◆ Extracted data entries:

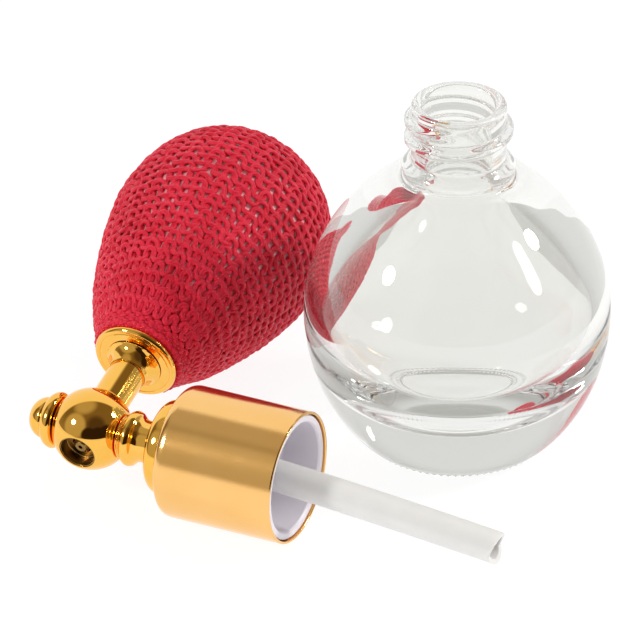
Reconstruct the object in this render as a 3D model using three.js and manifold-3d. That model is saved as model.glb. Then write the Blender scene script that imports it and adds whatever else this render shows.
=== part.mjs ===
// Perfume atomiser: a round clear glass bottle with a screw neck, and beside it
// the gold spray head that screws onto it: collar with white thread liner, dip
// tube, turned neck, ball with nozzle, knob, air stem and a knitted rubber bulb.
// The head lies on the table next to the bottle. Millimetres, +Z up.
import * as THREE from 'three';
import { mergeVertices } from 'three/addons/utils/BufferGeometryUtils.js';
import Module from 'manifold-3d';

const wasm = await Module();
wasm.setup();

// ---------------------------------------------------------------- dimensions
// where things stand on the table
const SHIFT_X = -0.5, SHIFT_Y = -1.96;      // brings the middle of the set to the origin
const BOTTLE_X = 22.69 + SHIFT_X, BOTTLE_Y = 1.71 + SHIFT_Y;     // axis of the bottle
const BALL_X = -36.41 + SHIFT_X, BALL_Y = -16.49 + SHIFT_Y;      // centre of the ball of the head
const BALL_Z = 10.9;                        // its height: the collar lies on its side
const HEAD_AZIMUTH = 25.3;                  // degrees the collar points towards the viewer
const STEM_RISE = 15.5;                     // degrees the air stem rises to the bulb
const BULB_RISE = 2.13, BULB_AZIMUTH = 19.68; // where the soft bulb droops to behind its disc

// bottle
const BODY_R = 25;            // ball-shaped body, 50 mm across
const BODY_Z = 23.2;          // height of the widest ring
const BODY_LOW = 29.1;        // half axis of the lower half
const BODY_HIGH = 27.6;       // half axis of the upper half
const FOOT_IN = 12.4, FOOT_OUT = 14.7;
const BEAD_R = 9.1;           // ring under the thread
const NECK_R = 7.8;           // neck wall under the thread
const LIP_Z = 60.9;           // height of the lip
const THREAD_R = 8.875;       // 17.75 mm over the thread
const PITCH = 3.175;
const BORE_R = 5.5;

// collar, measured along the head's axis from the centre of the ball
const COLLAR_R = 10.9, COLLAR_WALL = 0.45;
const COLLAR_BACK = 15.8, COLLAR_END = 36.8;
const LINER_R = 10.32, LINER_BORE = 8.98;
const LINER_BACK = 17.15, LINER_END = 36.45;
const WEB_A = 21.0, WEB_B = 22.6;           // web of the liner that carries the washer
const HUB_R = 4.0;                          // hub that the collar turns on

// ball and knob
const BALL_R = 6.7, BALL_FLAT = 5.5;
const NOZZLE_R = 3.2;
const KNOB_R = 3.4, KNOB_RING_R = 4.65;

// dip tube
const TUBE_R = 2.65, TUBE_BORE = 1.85;
const TUBE_A = 19.4, TUBE_B = 72.3, TUBE_SAG = 4.12, TUBE_BEND = 25;

// air stem, disc and bulb, measured along the stem from the centre of the ball
const STEM_R = 3.1, STEM_A = 6.22, STEM_B = 15.7;
const DISC_R = 7.15, DISC_A = 15.9, DISC_B = 17.3;
const BULB_A = 17.6;                        // mouth of the net, where the droop starts
const DROOP_RUN = 12;                       // length over which the soft mouth bends
const BULB_R = 18.28, BULB_MOUTH = 7.5;     // radius at the widest ring and at the mouth
const BULB_WIDE = 34.33, BULB_LEN = 55.05;  // distances from the mouth to there and to the far end
const BULB_NEAR = 1.3, BULB_FAR = 2.59;     // fullness of the cone side and of the round end

// ---------------------------------------------------------------- materials
const mat = (color, roughness, metalness, extra = {}) =>
  new THREE.MeshStandardMaterial({ color, roughness, metalness, ...extra });
const gold = mat(0xd9a441, 0.12, 1.0);
const goldSatin = mat(0xcf9c48, 0.28, 1.0);
const darkBrass = mat(0x4a3418, 0.4, 0.9);
const glass = mat(0xe6e9e6, 0.03, 0.0, { transparent: true, opacity: 0.35 });
const linerPlastic = mat(0xe4e0e6, 0.45, 0.0);
const tubePlastic = mat(0xe6e4e2, 0.4, 0.0);
const foam = mat(0xf2f0ea, 0.8, 0.0);
const rubber = mat(0xd85b74, 0.6, 0.0);
const knit = mat(0xc41e3c, 0.85, 0.0);
const valveRubber = mat(0x2b2b2d, 0.7, 0.0);

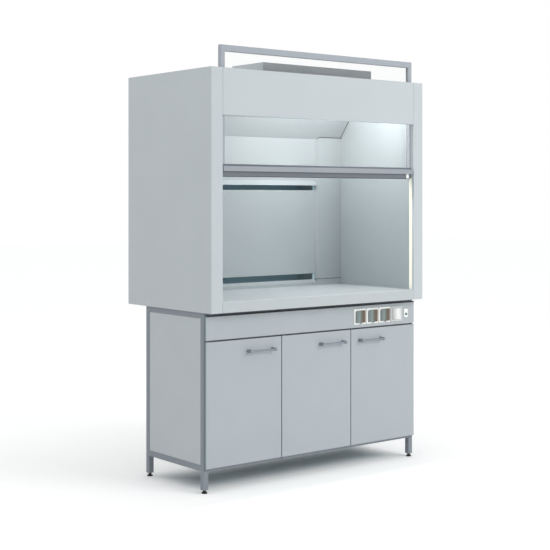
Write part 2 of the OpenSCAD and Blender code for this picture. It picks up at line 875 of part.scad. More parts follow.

◆ Written exercise: Extract every line above that contains the word "this".

◆ Final answer:
Reconstruct the object in this render as a 3D model using three.js and manifold-3d. That model is saved as model.glb. Then write the Blender scene script that imports it and adds whatever else this render shows.
Write part 2 of the OpenSCAD and Blender code for this picture. It picks up at line 875 of part.scad. More parts follow.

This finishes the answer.